I wouldn’t have a reason to know that I will be writing for the rest of my life, because I would have nothing to say.

Do you know how oddly sad that is? Not that I wouldn’t have any real struggles or a full consciousness of the world around me, but that something I care about so deeply and share with the people I love wouldn’t actually hold any value in my life anymore.

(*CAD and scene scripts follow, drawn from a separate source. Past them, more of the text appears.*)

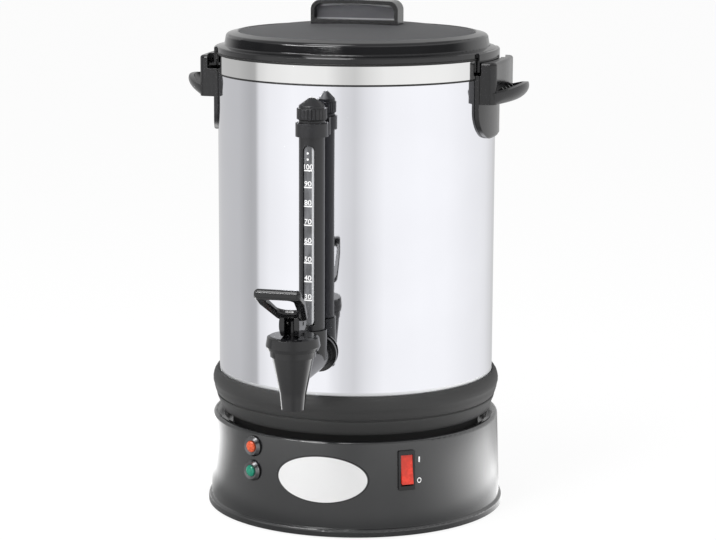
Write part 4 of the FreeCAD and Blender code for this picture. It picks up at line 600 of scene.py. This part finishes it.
class Studio(PropertyGroup):
    """Camera, floor and light."""

    azimuth: FloatProperty(
        name="Camera direction", description="From the tap towards the right",
        default=math.radians(14.3), subtype="ANGLE")
    distance: FloatProperty(
        name="Camera distance", description="From the tank's axis", default=2.451, unit="LENGTH")
    height: FloatProperty(
        name="Camera height", description="Above the table", default=0.702, unit="LENGTH")
    tilt: FloatProperty(
        name="Camera tilt", description="From straight down", default=math.radians(79.51),
        subtype="ANGLE")
    pan: FloatProperty(
        name="Camera pan", description="Turned off the tank's axis, to the right",
        default=math.radians(0.046), subtype="ANGLE")
    roll: FloatProperty(
        name="Camera roll", description="Turned about its own line of sight",
        default=math.radians(0.23), subtype="ANGLE")
    lens: FloatProperty(
        name="Focal length", description="For a picture 36 mm wide, in mm", default=118.16)
    surround: FloatProperty(
        name="Surround", description="Brightness of the reflecting surround", default=1.0, min=0)
    lamps: FloatProperty(name="Lamps", description="Strength of the soft lamps", default=1.0, min=0)


# Steps that several operators share

FILM = 0.05 * MM
PRINT_OFFSET = 0.06 * MM
BOLDER = 0.014
RING_SIDES = 192
SHARP_EDGE = math.radians(35)


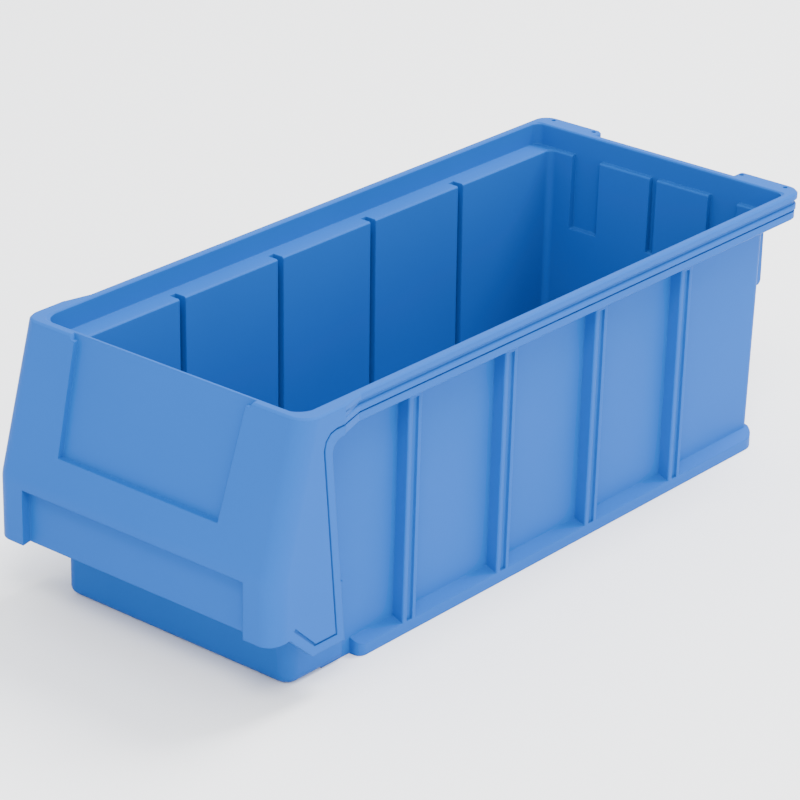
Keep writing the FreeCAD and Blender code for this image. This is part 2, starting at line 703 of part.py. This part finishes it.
# Gussets under the tabs and the hollows below the tab tops.
gussets = pair("Gusset", "Size.height - Size.gusset_drop", UNDERSIDE, "Size.gusset_inner",
               "Size.gusset_outer", at("Size.length - Size.tub_gap_low - Size.wall"),
               at("Size.length - Size.gusset_gap"))
for gusset in gussets:
    round_edges(gusset, gusset.Label + "Edge", "Size.gusset_round",
                lambda box: level(box, value("height")
                                  - value("gusset_drop"))
                and box.YMin > value("length") / 2 - value("gusset_gap")
                - 0.1)
tab_hollows = pair("TabHollow", "Size.height - Size.rim_drop - Size.reach",
                   "Size.height - Size.wall",
                   "Size.tab_inner_end + Size.groove_inset + Size.wall",
                   "Size.rim_half - Size.groove_inset - Size.wall",
                   at("Size.length - Size.opening_gap + 1.3 * Size.wall"),
                   at("Size.length - Size.groove_inset - Size.wall"))

# Dimples on top of the tabs.
dimples = []
for name, middle in (("DimpleOuter", "Size.dimple_outer"),
                     ("DimpleInner", "Size.dimple_inner")):
    for side, sign in (("Right", ""), ("Left", "-")):
        dimple = doc.addObject("Part::Cylinder", name + side)
        dimple.Label = name + side
        dimple.setExpression("Radius", "Size.dimple_radius")
        dimple.setExpression("Height", "Size.reach")
        dimple.setExpression("Placement.Base.x", sign + "(%s)" % middle)
        dimple.setExpression("Placement.Base.y", at("Size.length - Size.dimple_gap"))
        dimple.setExpression("Placement.Base.z",
                             "Size.height - Size.dimple_depth")
        dimples.append(dimple)

# The shell: skirt shell first, then the solid blocks, then all the cuts.
skirt_shell = doc.addObject("Part::Cut", "SkirtShell")
skirt_shell.Label = "SkirtShell"
skirt_shell.Base = skirt
skirt_shell.Tool = join("SkirtCuts", [hollow] + pockets + [grip])
rim_plates = join("RimPlates", rim)
rim_shell = doc.addObject("Part::Cut", "RimShell")
rim_shell.Label = "RimShell"
rim_shell.Base = rim_plates
rim_shell.Tool = join("RimCuts", tab_hollows + dimples)
solid = join("OuterShape", [skirt_shell, rim_shell, tub, foot, sole, flange]
             + ribs + bumps + gussets)
cuts = join("InnerCuts", [opening, cavity, label, label_feet, rim_edge,
                          ledge_edge] + borders + slots + flutes + recesses)
shell = doc.addObject("Part::Cut", "ShelfBinShell")
shell.Label = "shelf_bin"
shell.Base = solid
shell.Tool = cuts
shell.Refine = True

doc.recompute()
for item in doc.Objects:
    for problem in ("Invalid", "Error"):
        if problem in item.State:
            raise RuntimeError("%s is %s" % (item.Label, problem))
for item in [shell, solid, cuts]:
    if item.Shape.isNull() or not item.Shape.isValid():
        raise RuntimeError(item.Label + " has no valid shape")
if len(shell.Shape.Solids) != 1:
    raise RuntimeError("the bin is %d solids" % len(shell.Shape.Solids))

os.makedirs("parts", exist_ok=True)
shell.Shape.exportStep("parts/shelf_bin.step")
bounds = shell.Shape.BoundBox
print("bounds", bounds)
print("volume", shell.Shape.Volume)
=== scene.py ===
import bpy
from mathutils import Matrix, Vector

# Moulded plastic shelf bin on a plain pale floor. Lengths are in metres.

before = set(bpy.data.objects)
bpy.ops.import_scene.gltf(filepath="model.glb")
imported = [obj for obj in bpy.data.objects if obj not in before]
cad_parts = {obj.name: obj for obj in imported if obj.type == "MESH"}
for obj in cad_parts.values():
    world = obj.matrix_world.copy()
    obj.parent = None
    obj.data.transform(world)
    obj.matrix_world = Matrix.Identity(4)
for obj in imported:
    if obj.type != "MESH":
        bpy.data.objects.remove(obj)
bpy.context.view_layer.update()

PLASTIC = (0.0125, 0.092, 0.36)
PLASTIC_ROUGHNESS = 0.42
PLASTIC_SPECULAR = 0.03
# Slow drift of the colour between a darker and a lighter tone.
DRIFT_TONES = (0.97, 1.03)
DRIFT_PLACES = (0.3, 0.7)
DRIFT_SCALE = 9.0
DRIFT_DETAIL = 3.0
# Very fine grain of the surface.
GRAIN_SCALE = 900.0
GRAIN_DETAIL = 2.0
GRAIN_STRENGTH = 0.04
GRAIN_DEPTH = 0.0002
# Softness of the edges where they catch the light.
EDGE_RADIUS = 0.0008
EDGE_SAMPLES = 6

FLOOR_COLOUR = (0.97, 0.97, 0.97, 1.0)
FLOOR_ROUGHNESS = 0.9
FLOOR_HALF = 6.0
FLOOR_TOP = -0.0002

WORLD_COLOUR = (0.95, 0.97, 1.0, 1.0)
WORLD_STRENGTH = 1.9
LIGHT_TARGET = (0, 0, 0.05)
# Name, place, width in metres and power in watts of each soft light.
LIGHTS = (
    ("key", (2.6, -0.3, 0.8), 1.6, 26.0),
    ("fill", (1.0, -1.2, 2.0), 0.8, 40.0),
    ("back", (0.3, 1.3, 2.2), 1.0, 105.0),
)

CAMERA_PLACE = Vector((0.9606, -1.1719, 0.7386))
CAMERA_RIGHT = Vector((0.76300, 0.64614, 0.01827))
CAMERA_UP = Vector((-0.27665, 0.30088, 0.91264))
CAMERA_BACK = Vector((0.58420, -0.70140, 0.40833))
CAMERA_LENS = 154.54
CAMERA_SHIFT = (0.0069, 0.0031)
CAMERA_SENSOR = 36.0
CAMERA_CLIP = (0.05, 30.0)


def plastic_material():
    """Satin moulded plastic with a very fine surface grain."""
    material = bpy.data.materials.new("moulded_plastic")
    material.use_nodes = True
    nodes = material.node_tree.nodes
    links = material.node_tree.links
    shader = nodes["Principled BSDF"]
    shader.inputs["Roughness"].default_value = PLASTIC_ROUGHNESS
    shader.inputs["Specular IOR Level"].default_value = PLASTIC_SPECULAR
    place = nodes.new("ShaderNodeTexCoord")
    cloud = nodes.new("ShaderNodeTexNoise")
    cloud.inputs["Scale"].default_value = DRIFT_SCALE
    cloud.inputs["Detail"].default_value = DRIFT_DETAIL
    ramp = nodes.new("ShaderNodeValToRGB")
    for stop, position, tone in zip(ramp.color_ramp.elements, DRIFT_PLACES,
                                    DRIFT_TONES):
        stop.position = position
        stop.color = [tone * c for c in PLASTIC] + [1.0]
    links.new(place.outputs["Object"], cloud.inputs["Vector"])
    links.new(cloud.outputs["Fac"], ramp.inputs["Fac"])
    links.new(ramp.outputs["Color"], shader.inputs["Base Color"])
    grain = nodes.new("ShaderNodeTexNoise")
    grain.inputs["Scale"].default_value = GRAIN_SCALE
    grain.inputs["Detail"].default_value = GRAIN_DETAIL
    bump = nodes.new("ShaderNodeBump")
    bump.inputs["Strength"].default_value = GRAIN_STRENGTH
    bump.inputs["Distance"].default_value = GRAIN_DEPTH
    links.new(place.outputs["Object"], grain.inputs["Vector"])
    links.new(grain.outputs["Fac"], bump.inputs["Height"])
    edge = nodes.new("ShaderNodeBevel")
    edge.samples = EDGE_SAMPLES
    edge.inputs["Radius"].default_value = EDGE_RADIUS
    links.new(edge.outputs["Normal"], bump.inputs["Normal"])
    links.new(bump.outputs["Normal"], shader.inputs["Normal"])
    return material


def floor():
    """Large pale floor just under the bin."""
    mesh = bpy.data.meshes.new("floor")
    corners = [(x * FLOOR_HALF, y * FLOOR_HALF, FLOOR_TOP)
               for x, y in ((-1, -1), (1, -1), (1, 1), (-1, 1))]
    mesh.from_pydata(corners, [], [(0, 1, 2, 3)])
    plane = bpy.data.objects.new("floor", mesh)
    bpy.context.scene.collection.objects.link(plane)
    material = bpy.data.materials.new("floor")
    material.use_nodes = True
    shader = material.node_tree.nodes["Principled BSDF"]
    shader.inputs["Base Color"].default_value = FLOOR_COLOUR
    shader.inputs["Roughness"].default_value = FLOOR_ROUGHNESS
    mesh.materials.append(material)


def area_light(name, place, size, power):
    """Square soft light that points at the bin."""
    data = bpy.data.lights.new(name, "AREA")
    data.shape = "SQUARE"
    data.size = size
    data.energy = power
    light = bpy.data.objects.new(name, data)
    bpy.context.scene.collection.objects.link(light)
    light.location = place
    aim = Vector(LIGHT_TARGET) - Vector(place)
    light.rotation_euler = aim.to_track_quat("-Z", "Y").to_euler()


def studio():
    """Even pale surroundings and the soft lights."""
    world = bpy.data.worlds.new("studio")
    bpy.context.scene.world = world
    world.use_nodes = True
    background = world.node_tree.nodes["Background"]
    background.inputs["Color"].default_value = WORLD_COLOUR
    background.inputs["Strength"].default_value = WORLD_STRENGTH
    for name, place, size, power in LIGHTS:
        area_light(name, place, size, power)


def camera():
    """Camera at the angle of the photograph."""
    data = bpy.data.cameras.new("camera")
    data.lens = CAMERA_LENS
    data.sensor_width = CAMERA_SENSOR
    data.shift_x, data.shift_y = CAMERA_SHIFT
    data.clip_start, data.clip_end = CAMERA_CLIP
    eye = bpy.data.objects.new("camera", data)
    turn = Matrix((CAMERA_RIGHT, CAMERA_UP, CAMERA_BACK)).transposed()
    eye.matrix_world = Matrix.Translation(CAMERA_PLACE) @ turn.to_4x4()
    bpy.context.scene.collection.objects.link(eye)
    bpy.context.scene.camera = eye


bin_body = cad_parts["shelf_bin"]
plastic = plastic_material()
bin_body.data.materials.clear()
bin_body.data.materials.append(plastic)

floor()
studio()
camera()
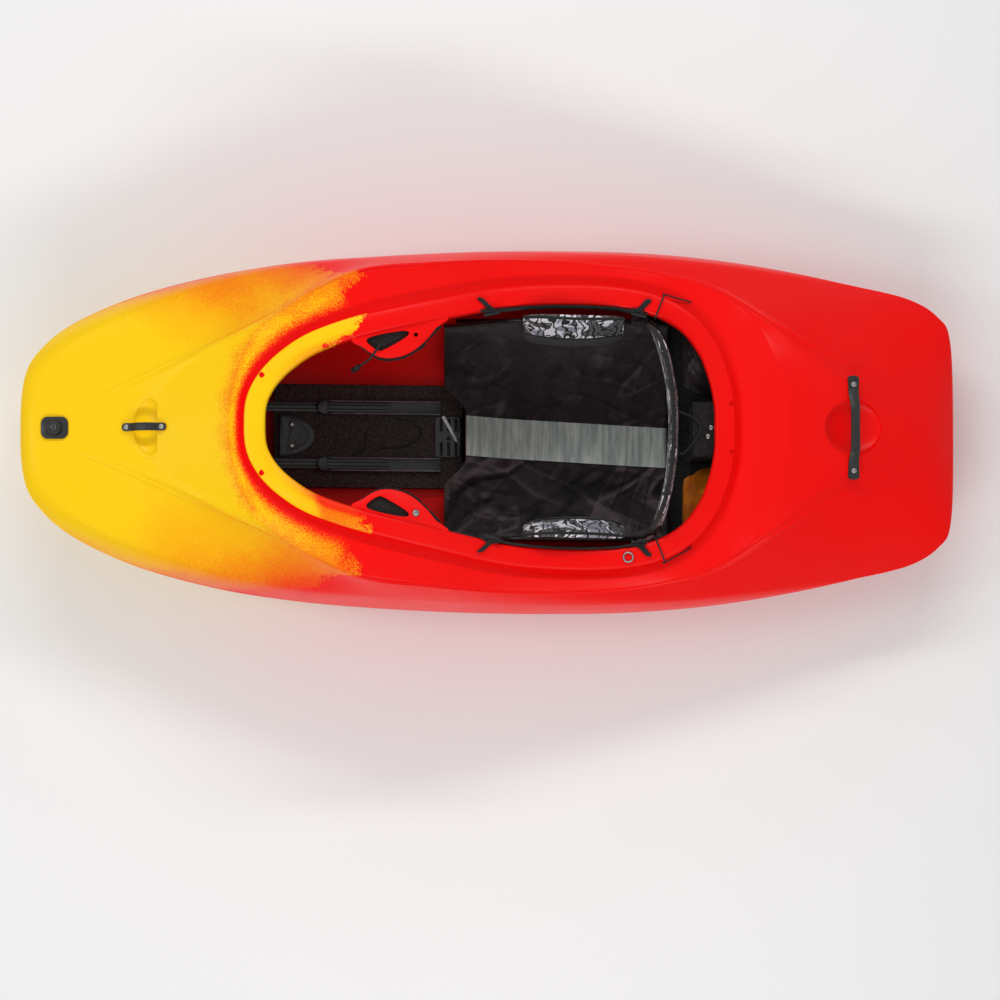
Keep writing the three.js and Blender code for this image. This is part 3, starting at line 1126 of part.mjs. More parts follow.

Photo by Korney Violin on Unsplash

Maybe in a way, a very small small way, I’m glad that what happened last week did happen. Because yes, the migraines are back full force every day, my mental health isn’t the greatest because it feels like someone took a sledgehammer to my foundation, the exhaustion is unmatched, and my memory is like a pile of mashed potatoes that someone thinks they need to keep mashing… Yet, here’s the thing:

I’m here.

I know that it could have been worse, I could have been worse, and I’m here. That is more than I knew I needed to be thankful for on our first day of classes last Monday. So, I’ll go ahead and put that thankfulness out into the world today.

I will share it with you.

These days, our lives, they aren’t easy. I mean, my problems are very different from my neighbors or the people in Australia or really anyone else in the world. Yet, we are all doing our best to get through what we need to get through and do what we must as we try to keep our heads above water. If we’re not, I’m hoping each of us have people to pick us up and remind us why we keep going anyway.

Lucky for me, I know that I do. And even if I might sit in this for a little while, not quite at my best, they’ll probably sit here with me.

If I’m really lucky, maybe you will too.

As I figure all this out and try to keep everything straight in my head, I ask for your patience and low expectations, now that I’m realizing this is another one of those “before and after’s”—I may never be able to go back to the before and I’ll have to live with that. All I can do is keep moving.

I just hope that you will move with me and maybe share your own stories with me while you do. I would love to hear what has made you who you are today, because it matters. Maybe more than you give it credit for. Trust that.